L'idée que le martyr repose «sous les pieds de Dieu» est une allusion à la présence réelle dans la sainte Eucharistie.

(2) On appelait ainsi les tombes ornées d'un arceau. - On pourrait les comparer à un foyer muré jusqu'à la hauteur de trois pieds ; les peintures seraient à l'intérieur et au-dessus de ce mur.

(3) La plupart du temps ce mot est écrit en grec ; le Christ est familièrement appelé IXQYS, Ichthus.

(4) Telle est l'explication de saint Optat (Ad. Parm., lib. III) et de saint Augustin (De Civitate Dei, lib. XVIII, c. XXXIII).
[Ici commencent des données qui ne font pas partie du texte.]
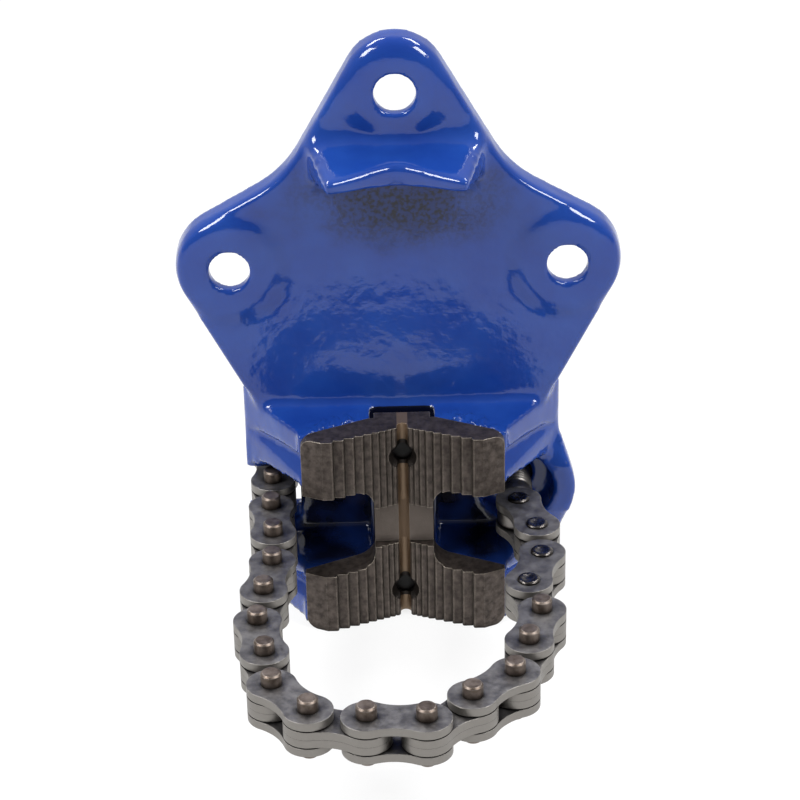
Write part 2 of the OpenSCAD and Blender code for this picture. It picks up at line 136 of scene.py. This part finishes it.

(5) Explication donnée par Tertullien (De Baptisme, lib. II, c. II).

(6) Dans le même cimetière se trouve une autre peinture intéressante. Sur une table on voit un pain et un poisson au-dessus desquels un prêtre étend les mains ; en face une femme est en adoration. Le prêtre est le même qu'on voit, dans une peinture voisine, administrer le baptême. Dans une autre salle qu'on vient de déblayer, on remarque de très anciennes décorations, des masques, etc., et des poissons qui nagent en portant sur le dos des paniers remplis de pains.

(7) Cette figure est du même type que celle de saint Pierre, tel qu'on le représente dans les catacombes. Sur un verre où l'on a peint cette scène, le mot PETRUS est écrit au-dessus de la tête du personnage qui frappe le rocher.

(8) Cette peinture a été découverte, si nous nous en souvenons bien, dans le cimetière des SS. Nérée et Achillée. Elle est fort antérieure au concile de Chalcédoine, époque à laquelle on fait ordinairement remonter cette manière de représenter Notre-Seigneur.